15. Amend Rule 15, Section 2, Article 1 (Coaches’ Challenge) to eliminate the requirement that a team be successful on each of its first two Instant Replay challenges in order to be awarded a third challenge.
This is the exact same proposal as No. 12 but by a different team. Why on earth does the NFL need to list it more than once? That’s NFL rulemaking for you, folks.
16. Expand the horse collar rule to include when a defender grabs the jersey at the name plate or above and pulls a runner toward the ground.

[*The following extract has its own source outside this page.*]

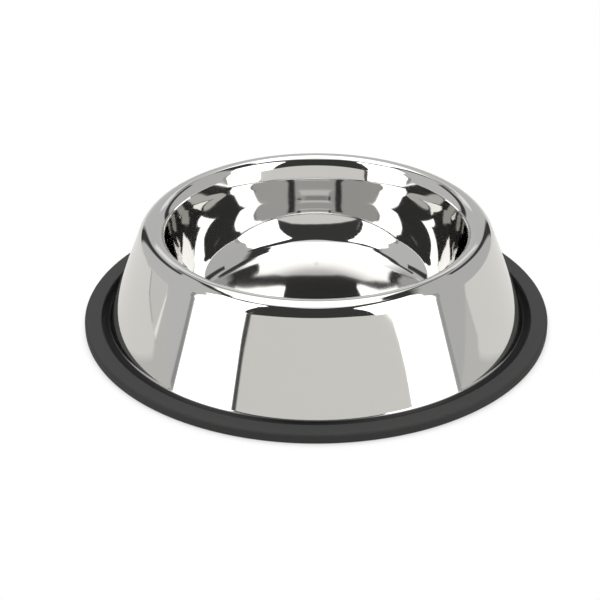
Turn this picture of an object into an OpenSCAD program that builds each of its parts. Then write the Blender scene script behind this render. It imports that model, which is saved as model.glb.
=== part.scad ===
// Dog bowl: one deep drawn sheet of stainless steel, standing in a rubber ring.
// The sheet runs without a seam from the dish floor, up the wall, over the rim,
// down the sloping skirt and out to a flat flange. It is hollow underneath.
// The rubber ring is split by a groove on its inside, and grips the flange.
// Origin: on the table, under the middle of the bowl. +Z is up.

/* [Overall] */
// Diameter over the rubber ring, the widest part
base_d = 250; // [220:1:290]
// Height of the rim above the table
bowl_h = 57; // [48:0.5:72]

/* [Rim] */
// Diameter of the circle along the top of the rim
rim_d = 170; // [150:1:190]
// Radius of the rim's roll towards the skirt
shoulder_r = 9.6; // [7:0.1:12]
// Radius of the crest, where the rim begins to roll into the dish
crest_r = 4; // [2.5:0.1:6]
// Slope at which the crest passes into the lip, in degrees from level
crest_angle = 30; // [22:1:40]
// Radius of the lip's roll, between the crest and the wall
lip_roll_r = 8; // [5:0.1:10]

/* [Sheet] */
// Thickness of the steel
sheet_t = 0.6; // [0.4:0.05:1]

/* [Dish wall] */
// Slope of the wall under the lip, in degrees from level
upper_wall_angle = 73; // [69:0.5:76]
// Length of the straight wall under the lip
upper_wall_l = 4.2; // [0.5:0.1:7]
// Radius of the gentle bend to the steeper wall below
waist_bend_r = 50; // [20:1:80]
// Slope of the steeper wall, in degrees from level
lower_wall_angle = 79.5; // [77:0.5:82]

/* [Dish floor] */
// Height of the middle of the floor above the table, on its upper side
floor_h = 2; // [1.5:0.1:6]
// Radius of the slight hollow at the foot of the wall
foot_r = 60; // [45:1:80]
// Slope at which the foot passes into the corner, in degrees from level
foot_angle = 64.5; // [60:0.5:70]
// Radius of the hollow corner between wall and floor
corner_r = 18.8; // [14:0.1:24]
// Slope at which the corner passes into the sweep, in degrees from level
corner_angle = 21.5; // [18:0.5:28]
// Radius of the hollow sweep between corner and floor
sweep_r = 64; // [40:1:90]
// Slope at which the sweep passes into the floor, in degrees from level
sweep_angle = 15.5; // [12:0.5:17.5]
// Radius of the floor's slight hollow, round its flat middle
floor_r = 142; // [100:1:150]

/* [Skirt foot] */
// Radius of the hollow flare between skirt and flange
flare_r = 5; // [3:0.1:6]
// Width of steel that the ring's lips cover
flange_grip = 5.2; // [4:0.1:5.6]

/* [Rubber ring] */
// Width of the ring's section
ring_w = 9; // [8:0.1:11]
// Height of the ring's section
ring_h = 5.5; // [5:0.1:8]
// Thickness of the lip under the flange
lower_lip_t = 2.1; // [1.6:0.1:2.6]
// Radius of the ring's outer edges
ring_edge_r = 1.4; // [0.5:0.1:2.2]
// Radius of the edges of both lips
lip_edge_r = 0.5; // [0.2:0.1:0.7]

/* [Fits] */
// Clearance between the flange and each lip
lip_gap = 0.1; // [0.05:0.05:0.3]
// Clearance between the flange's edge and the bottom of the groove
edge_gap = 0.3; // [0.1:0.05:0.5]

/* [Hidden] */
$fn = 144;
// Largest turn between two points of an arc, in degrees
arc_step = 5;
// Normals of level and upright faces, in degrees from the outward level line
facing_down = -90;
facing_out = 0;
facing_up = 90;
facing_in = 180;

// Radii and heights of the ring
ring_r = base_d / 2;
lip_r = ring_r - ring_w;
flange_under = lower_lip_t + lip_gap;
flange_top = flange_under + sheet_t;
groove_top = flange_top + lip_gap;
flange_edge = lip_r + flange_grip;
groove_r = flange_edge + edge_gap;

// Outer side: centres of flare and shoulder, as [radius, height], and the skirt's facing
rim_r = rim_d / 2;
flare_c = [lip_r, flange_top + flare_r];
shoulder_c = [rim_r, bowl_h - shoulder_r];
skirt_facing = skirt_normal(shoulder_c, shoulder_r, flare_c, flare_r);

// Facings of the dish where one stretch passes into the next
lip_facing = facing_up + crest_angle;
upper_facing = facing_up + upper_wall_angle;
lower_facing = facing_up + lower_wall_angle;
foot_facing = facing_up + foot_angle;
corner_facing = facing_up + corner_angle;
sweep_facing = facing_up + sweep_angle;

// Rounded stretches from the rim's top down to the steeper wall
crest_c = [rim_r, bowl_h - crest_r];
lip_c = next_centre(crest_c, crest_r, lip_roll_r, lip_facing);
upper_wall_top = lip_c + lip_roll_r * along(upper_facing);
upper_wall_end = upper_wall_top + upper_wall_l * down(upper_facing);
waist_c = upper_wall_end - waist_bend_r * along(upper_facing);
lower_wall_top = waist_c + waist_bend_r * along(lower_facing);

// The steeper wall takes up the height that the hollow stretches leave, and they
// are no larger than that wall has room for
hollow_h = rise(foot_r, lower_facing, foot_facing) + rise(corner_r, foot_facing, corner_facing)
    + rise(sweep_r, corner_facing, sweep_facing) + rise(floor_r, sweep_facing, facing_up);
wall_room = lower_wall_top[1] - floor_h;
hollow_share = min(1, wall_room / hollow_h);
lower_wall_l = (wall_room - hollow_share * hollow_h) / sin(lower_wall_angle);
lower_wall_end = lower_wall_top + lower_wall_l * down(lower_facing);

// Hollow stretches from the steeper wall to the flat middle of the floor
foot_bend_r = foot_r * hollow_share;
corner_bend_r = corner_r * hollow_share;
sweep_bend_r = sweep_r * hollow_share;
floor_bend_r = floor_r * hollow_share;
foot_c = lower_wall_end + foot_bend_r * along(lower_facing);
corner_c = next_centre(foot_c, -foot_bend_r, -corner_bend_r, foot_facing);
sweep_c = next_centre(corner_c, -corner_bend_r, -sweep_bend_r, corner_facing);
floor_c = next_centre(sweep_c, -sweep_bend_r, -floor_bend_r, sweep_facing);

// Unit vector at an angle
function along(a) = [cos(a), sin(a)];

// Way down along a dish wall that has this facing
function down(facing) = along(facing + facing_up);

// Height that a bend of radius r takes up between two facings
function rise(r, from, to) = r * abs(sin(to) - sin(from));

// Centre of the bend of radius r2 that carries on where the one of radius r1 ends;
// a hollow bend counts its radius as negative
function next_centre(c, r1, r2, facing) = c + (r1 - r2) * along(facing);

// Facing of the straight skirt that rests on the shoulder's circle and passes
// under the flare's circle, which lies on the other side of it
function skirt_normal(c1, r1, c2, r2) =
    let (v = c2 - c1)
    atan2(v[1], v[0]) + acos((r1 + r2) / norm(v));

// Points of a bend, moved by depth into the metal: where the facing falls along it,
// the face is hollow and the centre lies in front
function bend(c, r, from, to, depth = 0) =
    let (
        side = sign(to - from),
        steps = max(2, ceil(abs(to - from) / arc_step))
    )
    [for (k = [0:steps])
        c + (side * r - depth) * along(from + (to - from) * k / steps)];

// One face of the sheet, from the flange's edge to the middle of the dish
function sheet_face(depth) = concat(
    [[flange_edge, flange_top - depth]],
    bend(flare_c, flare_r, facing_up, skirt_facing, depth),
    bend(shoulder_c, shoulder_r, skirt_facing, facing_up, depth),
    bend(crest_c, crest_r, facing_up, lip_facing, depth),
    bend(lip_c, lip_roll_r, lip_facing, upper_facing, depth),
    bend(waist_c, waist_bend_r, upper_facing, lower_facing, depth),
    bend(foot_c, foot_bend_r, lower_facing, foot_facing, depth),
    bend(corner_c, corner_bend_r, foot_facing, corner_facing, depth),
    bend(sweep_c, sweep_bend_r, corner_facing, sweep_facing, depth),
    bend(floor_c, floor_bend_r, sweep_facing, facing_up, depth),
    [[0, floor_h - depth]]
);

// The points of a list in the other order
function reversed(list) = [for (i = [len(list) - 1:-1:0]) list[i]];

// Dish, rim, skirt and flange, pressed from one sheet
module steel_bowl() {
    color("silver")
    rotate_extrude()
        polygon(concat(sheet_face(0), reversed(sheet_face(sheet_t))));
}

// Ring with a groove on its inside that holds the flange
module rubber_ring() {
    outer_r = ring_r - ring_edge_r;
    inner_r = lip_r + lip_edge_r;
    color("dimgray")
    rotate_extrude()
        polygon(concat(
            bend([outer_r, ring_edge_r], ring_edge_r, facing_down, facing_out),
            bend([outer_r, ring_h - ring_edge_r], ring_edge_r, facing_out, facing_up),
            bend([inner_r, ring_h - lip_edge_r], lip_edge_r, facing_up, facing_in),
            [[lip_r, groove_top]],
            [[groove_r, groove_top]],
            [[groove_r, lower_lip_t]],
            [[lip_r, lower_lip_t]],
            bend([inner_r, lip_edge_r], lip_edge_r, facing_in, facing_in + facing_up)
        ));
}

steel_bowl();
rubber_ring();
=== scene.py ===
"""A polished steel feeding bowl in its rubber ring, on a white table in a small photographic studio.

Lengths are in metres, angles in degrees and light levels linear, where 1 is white. The bowl stands at the
origin with its axis along Z, and the camera looks at it along +Y.
"""

import bpy
import numpy as np
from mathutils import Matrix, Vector


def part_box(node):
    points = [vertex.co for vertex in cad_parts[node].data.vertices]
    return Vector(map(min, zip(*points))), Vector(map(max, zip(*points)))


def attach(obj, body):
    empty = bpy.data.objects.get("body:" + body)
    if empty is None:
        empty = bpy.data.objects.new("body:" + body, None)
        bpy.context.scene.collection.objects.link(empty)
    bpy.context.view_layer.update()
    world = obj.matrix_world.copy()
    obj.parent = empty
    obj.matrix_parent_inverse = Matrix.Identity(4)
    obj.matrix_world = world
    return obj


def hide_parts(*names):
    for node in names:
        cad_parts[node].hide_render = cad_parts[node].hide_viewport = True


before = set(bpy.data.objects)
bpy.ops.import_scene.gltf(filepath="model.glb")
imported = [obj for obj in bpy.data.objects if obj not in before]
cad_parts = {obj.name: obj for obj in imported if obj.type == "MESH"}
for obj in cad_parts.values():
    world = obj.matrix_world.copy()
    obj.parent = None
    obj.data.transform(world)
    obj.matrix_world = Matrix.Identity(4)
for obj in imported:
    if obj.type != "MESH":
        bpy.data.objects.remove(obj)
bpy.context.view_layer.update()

MM = 0.001

# Outer sizes, measured on the solids
steel_low, steel_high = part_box("steel_bowl")
_, ring_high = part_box("rubber_ring")
RING_R, RING_H = ring_high.x, ring_high.z
FLANGE_EDGE, BOWL_H = steel_high.x, steel_high.z

# Thickness of the steel, and the height of the dish floor's upper side
SHEET_T = 0.6 * MM
FLOOR_H = steel_low.z + SHEET_T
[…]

Vince Lombardi would approve. He didn’t care much for grabbing. As for me, safety, y’all. I’m all for player safety. I reject any and all boneheaded lamentations that the NFL is becoming ever more wussified. It is a fast, brutal game and there will never be a shortage of violent collisions that are the basis of the game’s appeal. If you’ve never been on the sidelines of an NFL or major college game you just don’t know how violent it is.
Horse collar tackles are proven to be very dangerous. My only quibble is that grabbing the nameplate is a pretty fine distinction, which means two things: There will be more penalties called (not good) and there will be more discussion, conferencing and replay-reviewing for the refs to call a fair game (also not good). Heavy sigh.

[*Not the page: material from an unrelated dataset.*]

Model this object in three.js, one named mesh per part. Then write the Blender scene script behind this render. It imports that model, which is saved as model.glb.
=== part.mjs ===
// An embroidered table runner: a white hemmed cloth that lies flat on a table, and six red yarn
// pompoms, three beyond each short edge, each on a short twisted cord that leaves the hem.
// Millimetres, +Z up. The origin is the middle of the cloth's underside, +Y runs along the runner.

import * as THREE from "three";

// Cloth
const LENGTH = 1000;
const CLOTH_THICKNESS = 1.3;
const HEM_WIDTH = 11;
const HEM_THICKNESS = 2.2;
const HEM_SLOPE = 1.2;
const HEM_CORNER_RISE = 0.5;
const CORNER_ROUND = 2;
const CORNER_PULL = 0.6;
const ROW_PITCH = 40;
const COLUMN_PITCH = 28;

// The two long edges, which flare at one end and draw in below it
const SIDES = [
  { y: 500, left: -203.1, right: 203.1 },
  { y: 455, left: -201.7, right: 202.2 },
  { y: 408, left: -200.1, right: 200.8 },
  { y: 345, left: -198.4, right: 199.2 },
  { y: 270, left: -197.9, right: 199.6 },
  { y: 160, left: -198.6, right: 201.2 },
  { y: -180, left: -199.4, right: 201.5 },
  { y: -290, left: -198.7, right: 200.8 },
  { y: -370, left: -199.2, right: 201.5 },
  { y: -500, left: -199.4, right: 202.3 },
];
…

17. Make it a foul for delay of game when a team attempts to call a timeout when it is not permitted to do so.
This isn’t already a rule?
18. Eliminate the five-yard penalty for an eligible receiver illegally touching a forward pass after being out of bounds and re-establishing himself inbounds, and makes it a loss of down.
At first glance, this seemed sensible. Then when you consider that a loss of down is almost always worse than a five-yard penalty, then you have to wonder why the NFL hates outside wide receivers. Why do we have to get the zebras so heavy-handed on this play? Just make it an incomplete pass … which it kinda is, but by calling it a “loss of down,” that means the ref has to get on the mic and stop the show to explain the “penalty.”
19. Eliminate multiple spots of enforcement for a double foul after a change of possession.
My brain hurts. I think all these rules are giving me CTE.